Set task – Write out every line of the material exactly as it appears.
* * *
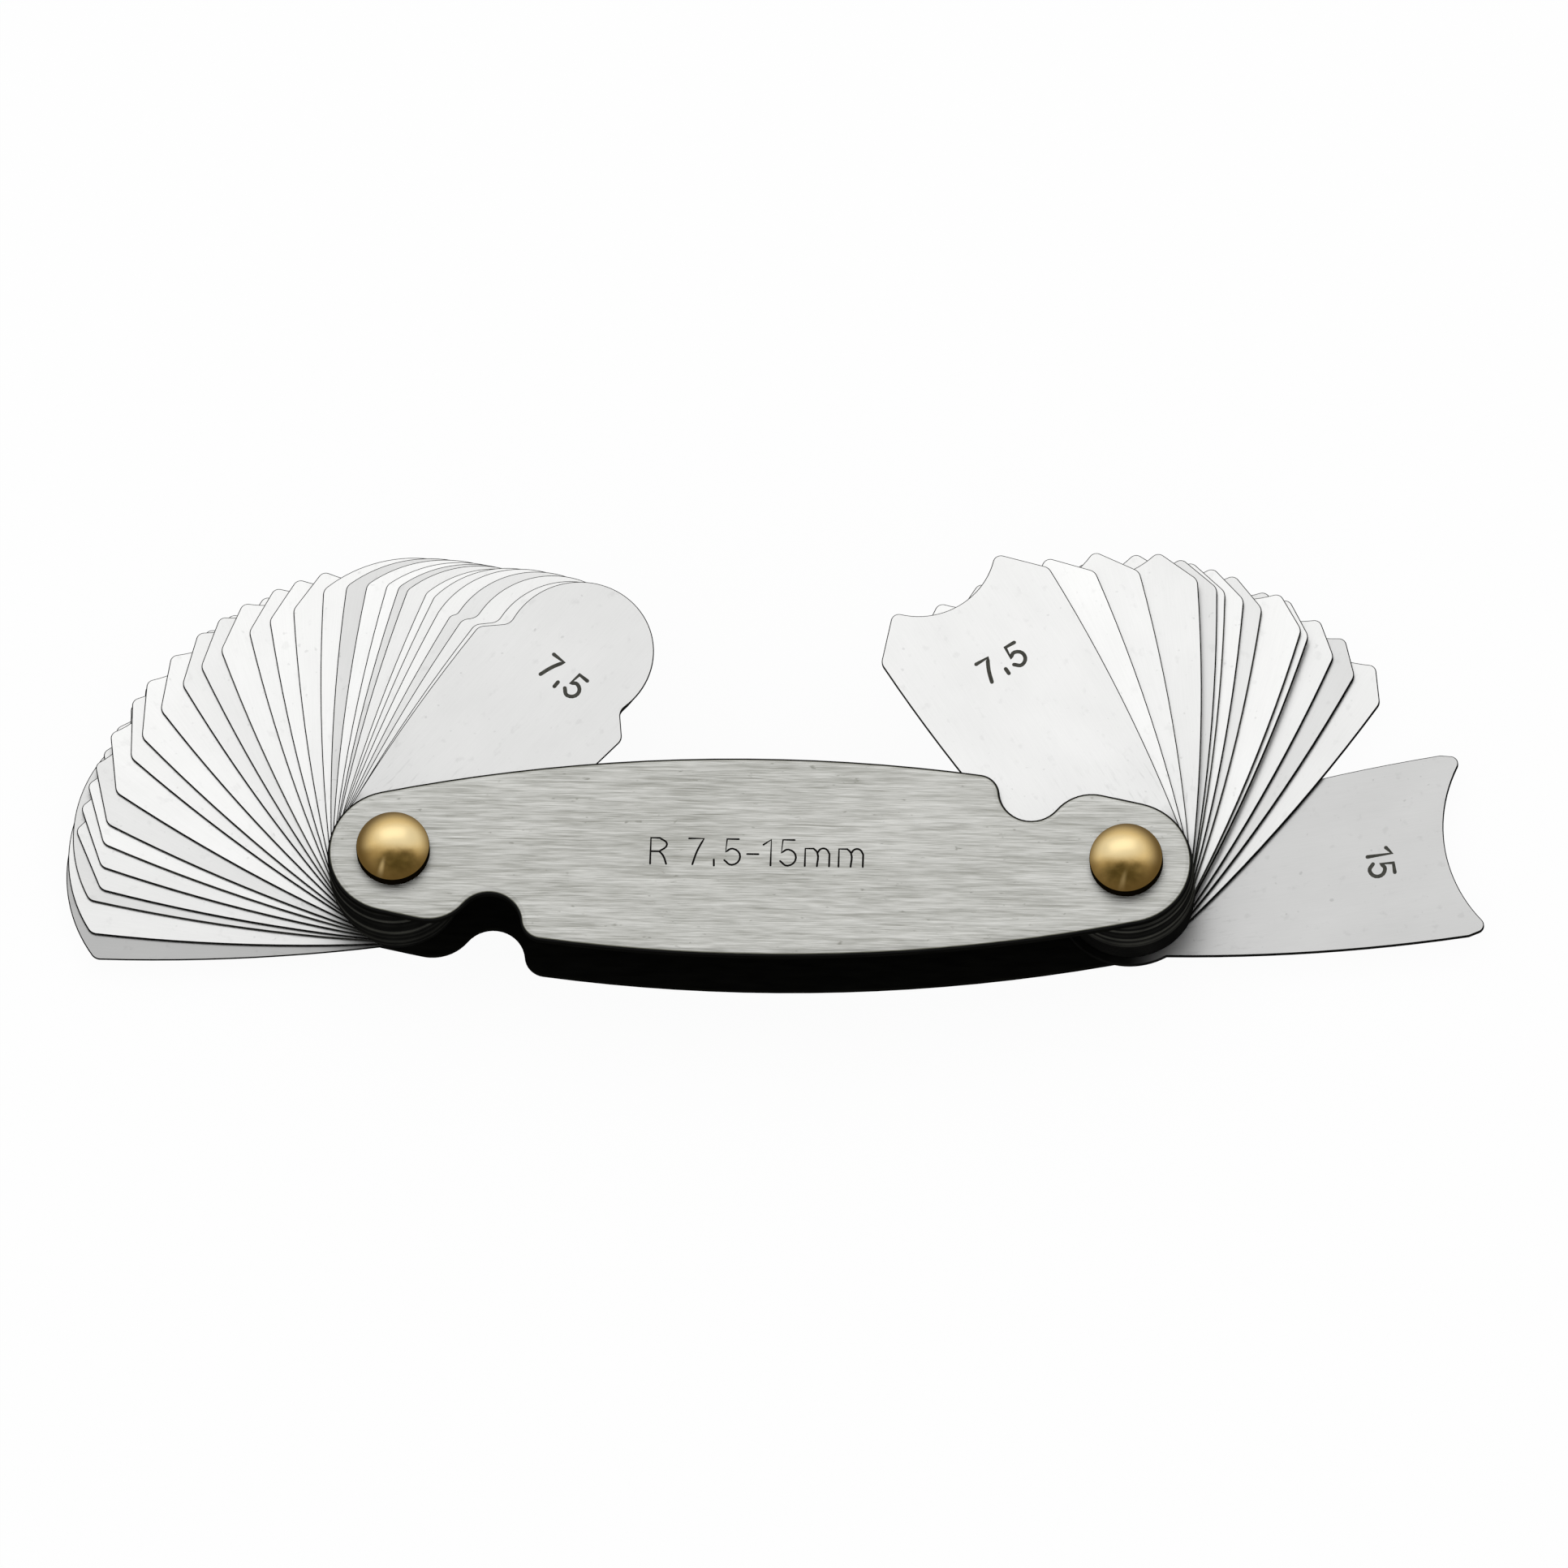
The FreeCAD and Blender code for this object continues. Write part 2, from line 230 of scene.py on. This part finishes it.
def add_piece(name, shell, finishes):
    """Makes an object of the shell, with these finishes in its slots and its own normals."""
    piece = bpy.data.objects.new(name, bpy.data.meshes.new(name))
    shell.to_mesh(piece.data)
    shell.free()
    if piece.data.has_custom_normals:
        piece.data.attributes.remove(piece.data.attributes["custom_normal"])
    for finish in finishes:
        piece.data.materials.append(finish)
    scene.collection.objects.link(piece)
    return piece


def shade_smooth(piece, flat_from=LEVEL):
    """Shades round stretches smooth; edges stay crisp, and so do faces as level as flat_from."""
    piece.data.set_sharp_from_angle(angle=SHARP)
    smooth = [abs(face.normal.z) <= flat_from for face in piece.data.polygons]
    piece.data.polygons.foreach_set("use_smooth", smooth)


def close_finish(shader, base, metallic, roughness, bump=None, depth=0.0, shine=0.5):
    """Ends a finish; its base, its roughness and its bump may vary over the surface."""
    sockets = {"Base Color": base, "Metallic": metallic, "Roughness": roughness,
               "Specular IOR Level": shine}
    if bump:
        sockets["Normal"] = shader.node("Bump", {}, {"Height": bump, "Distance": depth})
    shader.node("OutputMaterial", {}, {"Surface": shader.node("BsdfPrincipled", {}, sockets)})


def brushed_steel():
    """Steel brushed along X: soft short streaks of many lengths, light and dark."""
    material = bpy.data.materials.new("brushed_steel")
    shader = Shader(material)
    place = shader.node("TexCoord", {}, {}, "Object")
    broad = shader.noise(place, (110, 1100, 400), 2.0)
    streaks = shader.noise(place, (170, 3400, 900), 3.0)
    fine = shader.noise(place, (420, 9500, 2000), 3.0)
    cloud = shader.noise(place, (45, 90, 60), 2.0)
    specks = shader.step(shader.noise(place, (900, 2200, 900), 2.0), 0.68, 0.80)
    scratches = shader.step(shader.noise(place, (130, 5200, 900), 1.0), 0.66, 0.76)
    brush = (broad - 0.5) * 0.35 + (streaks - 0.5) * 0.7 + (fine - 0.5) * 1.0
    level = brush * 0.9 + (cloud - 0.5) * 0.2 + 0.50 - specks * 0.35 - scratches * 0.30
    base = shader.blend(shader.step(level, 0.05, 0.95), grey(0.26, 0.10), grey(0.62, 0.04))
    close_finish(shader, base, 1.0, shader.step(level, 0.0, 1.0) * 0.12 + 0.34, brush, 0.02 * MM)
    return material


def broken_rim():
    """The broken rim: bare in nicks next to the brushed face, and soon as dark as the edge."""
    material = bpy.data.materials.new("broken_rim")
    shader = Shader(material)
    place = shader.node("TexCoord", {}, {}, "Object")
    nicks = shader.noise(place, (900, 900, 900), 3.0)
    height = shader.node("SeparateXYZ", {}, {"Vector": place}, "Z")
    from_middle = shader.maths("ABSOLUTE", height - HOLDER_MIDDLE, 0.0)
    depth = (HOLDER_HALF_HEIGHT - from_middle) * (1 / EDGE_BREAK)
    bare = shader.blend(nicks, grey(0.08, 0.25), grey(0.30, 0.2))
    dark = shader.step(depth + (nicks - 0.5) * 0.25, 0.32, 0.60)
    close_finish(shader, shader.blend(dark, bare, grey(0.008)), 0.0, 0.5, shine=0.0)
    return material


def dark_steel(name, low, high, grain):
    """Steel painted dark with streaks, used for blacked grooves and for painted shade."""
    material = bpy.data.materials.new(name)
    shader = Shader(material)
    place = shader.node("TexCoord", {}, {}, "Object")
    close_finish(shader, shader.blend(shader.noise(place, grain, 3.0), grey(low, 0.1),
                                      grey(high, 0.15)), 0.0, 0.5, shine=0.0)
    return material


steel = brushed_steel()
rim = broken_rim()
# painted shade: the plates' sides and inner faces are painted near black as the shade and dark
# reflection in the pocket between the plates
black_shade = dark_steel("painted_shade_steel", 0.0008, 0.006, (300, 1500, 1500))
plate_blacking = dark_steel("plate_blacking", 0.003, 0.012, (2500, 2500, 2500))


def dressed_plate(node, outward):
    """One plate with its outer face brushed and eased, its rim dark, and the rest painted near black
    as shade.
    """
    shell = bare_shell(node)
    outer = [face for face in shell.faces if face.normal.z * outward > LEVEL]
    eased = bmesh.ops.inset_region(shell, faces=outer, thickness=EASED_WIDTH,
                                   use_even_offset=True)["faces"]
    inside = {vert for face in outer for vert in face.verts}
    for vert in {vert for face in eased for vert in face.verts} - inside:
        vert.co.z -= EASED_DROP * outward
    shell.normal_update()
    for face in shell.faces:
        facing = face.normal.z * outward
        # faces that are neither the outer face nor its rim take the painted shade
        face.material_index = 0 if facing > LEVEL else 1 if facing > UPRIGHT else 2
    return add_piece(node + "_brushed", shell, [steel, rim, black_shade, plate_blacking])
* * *
Right answer –
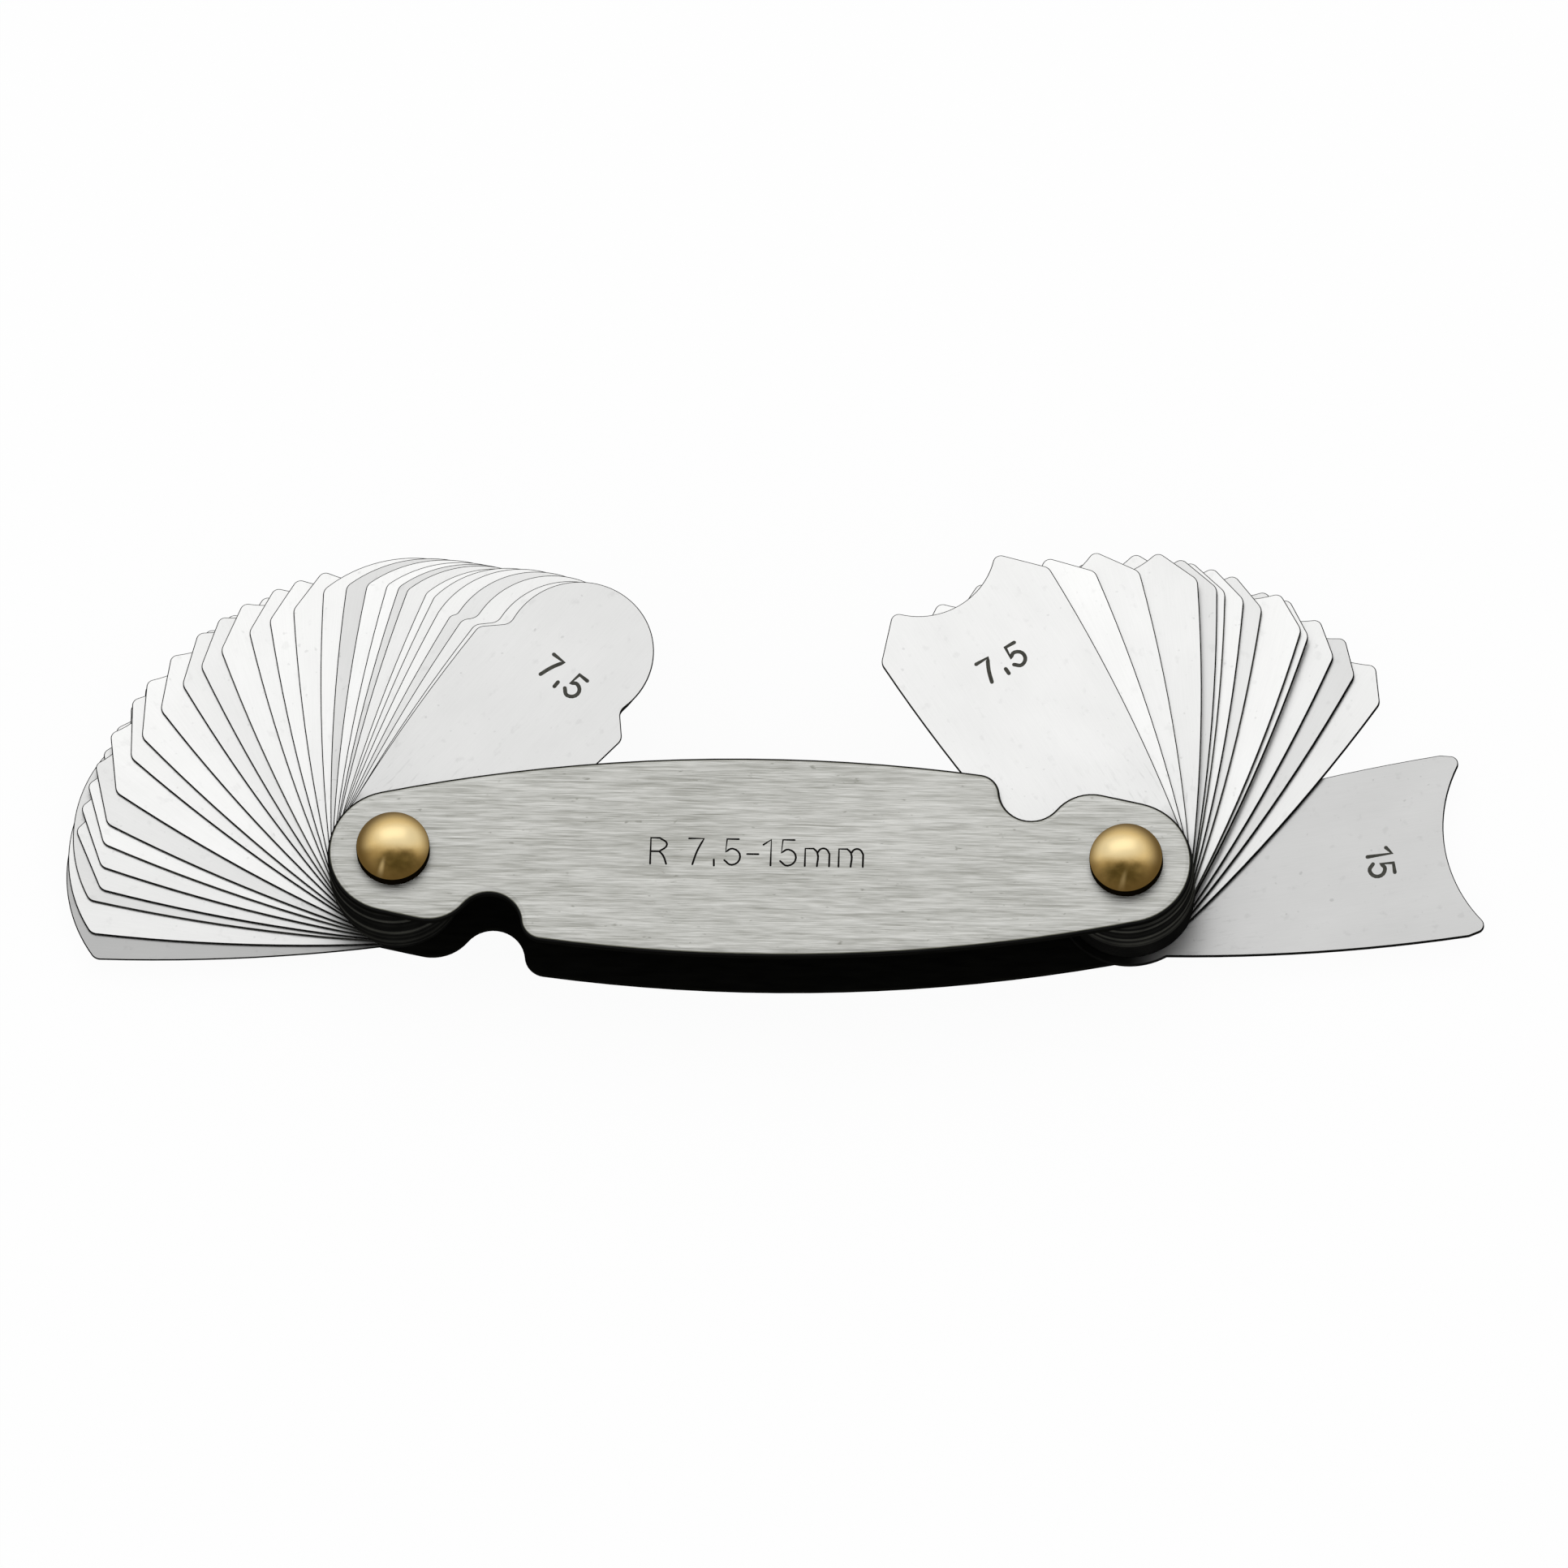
The FreeCAD and Blender code for this object continues. Write part 2, from line 230 of scene.py on. This part finishes it.
def add_piece(name, shell, finishes):
    """Makes an object of the shell, with these finishes in its slots and its own normals."""
    piece = bpy.data.objects.new(name, bpy.data.meshes.new(name))
    shell.to_mesh(piece.data)
    shell.free()
    if piece.data.has_custom_normals:
        piece.data.attributes.remove(piece.data.attributes["custom_normal"])
    for finish in finishes:
        piece.data.materials.append(finish)
    scene.collection.objects.link(piece)
    return piece


def shade_smooth(piece, flat_from=LEVEL):
    """Shades round stretches smooth; edges stay crisp, and so do faces as level as flat_from."""
    piece.data.set_sharp_from_angle(angle=SHARP)
    smooth = [abs(face.normal.z) <= flat_from for face in piece.data.polygons]
    piece.data.polygons.foreach_set("use_smooth", smooth)


def close_finish(shader, base, metallic, roughness, bump=None, depth=0.0, shine=0.5):
    """Ends a finish; its base, its roughness and its bump may vary over the surface."""
    sockets = {"Base Color": base, "Metallic": metallic, "Roughness": roughness,
               "Specular IOR Level": shine}
    if bump:
        sockets["Normal"] = shader.node("Bump", {}, {"Height": bump, "Distance": depth})
    shader.node("OutputMaterial", {}, {"Surface": shader.node("BsdfPrincipled", {}, sockets)})


def brushed_steel():
    """Steel brushed along X: soft short streaks of many lengths, light and dark."""
    material = bpy.data.materials.new("brushed_steel")
    shader = Shader(material)
    place = shader.node("TexCoord", {}, {}, "Object")
    broad = shader.noise(place, (110, 1100, 400), 2.0)
    streaks = shader.noise(place, (170, 3400, 900), 3.0)
    fine = shader.noise(place, (420, 9500, 2000), 3.0)
    cloud = shader.noise(place, (45, 90, 60), 2.0)
    specks = shader.step(shader.noise(place, (900, 2200, 900), 2.0), 0.68, 0.80)
    scratches = shader.step(shader.noise(place, (130, 5200, 900), 1.0), 0.66, 0.76)
    brush = (broad - 0.5) * 0.35 + (streaks - 0.5) * 0.7 + (fine - 0.5) * 1.0
    level = brush * 0.9 + (cloud - 0.5) * 0.2 + 0.50 - specks * 0.35 - scratches * 0.30
    base = shader.blend(shader.step(level, 0.05, 0.95), grey(0.26, 0.10), grey(0.62, 0.04))
    close_finish(shader, base, 1.0, shader.step(level, 0.0, 1.0) * 0.12 + 0.34, brush, 0.02 * MM)
    return material


def broken_rim():
    """The broken rim: bare in nicks next to the brushed face, and soon as dark as the edge."""
    material = bpy.data.materials.new("broken_rim")
    shader = Shader(material)
    place = shader.node("TexCoord", {}, {}, "Object")
    nicks = shader.noise(place, (900, 900, 900), 3.0)
    height = shader.node("SeparateXYZ", {}, {"Vector": place}, "Z")
    from_middle = shader.maths("ABSOLUTE", height - HOLDER_MIDDLE, 0.0)
    depth = (HOLDER_HALF_HEIGHT - from_middle) * (1 / EDGE_BREAK)
    bare = shader.blend(nicks, grey(0.08, 0.25), grey(0.30, 0.2))
    dark = shader.step(depth + (nicks - 0.5) * 0.25, 0.32, 0.60)
    close_finish(shader, shader.blend(dark, bare, grey(0.008)), 0.0, 0.5, shine=0.0)
    return material


def dark_steel(name, low, high, grain):
    """Steel painted dark with streaks, used for blacked grooves and for painted shade."""
    material = bpy.data.materials.new(name)
    shader = Shader(material)
    place = shader.node("TexCoord", {}, {}, "Object")
    close_finish(shader, shader.blend(shader.noise(place, grain, 3.0), grey(low, 0.1),
                                      grey(high, 0.15)), 0.0, 0.5, shine=0.0)
    return material


steel = brushed_steel()
rim = broken_rim()
# painted shade: the plates' sides and inner faces are painted near black as the shade and dark
# reflection in the pocket between the plates
black_shade = dark_steel("painted_shade_steel", 0.0008, 0.006, (300, 1500, 1500))
plate_blacking = dark_steel("plate_blacking", 0.003, 0.012, (2500, 2500, 2500))


def dressed_plate(node, outward):
    """One plate with its outer face brushed and eased, its rim dark, and the rest painted near black
    as shade.
    """
    shell = bare_shell(node)
    outer = [face for face in shell.faces if face.normal.z * outward > LEVEL]
    eased = bmesh.ops.inset_region(shell, faces=outer, thickness=EASED_WIDTH,
                                   use_even_offset=True)["faces"]
    inside = {vert for face in outer for vert in face.verts}
    for vert in {vert for face in eased for vert in face.verts} - inside:
        vert.co.z -= EASED_DROP * outward
    shell.normal_update()
    for face in shell.faces:
        facing = face.normal.z * outward
        # faces that are neither the outer face nor its rim take the painted shade
        face.material_index = 0 if facing > LEVEL else 1 if facing > UPRIGHT else 2
    return add_piece(node + "_brushed", shell, [steel, rim, black_shade, plate_blacking])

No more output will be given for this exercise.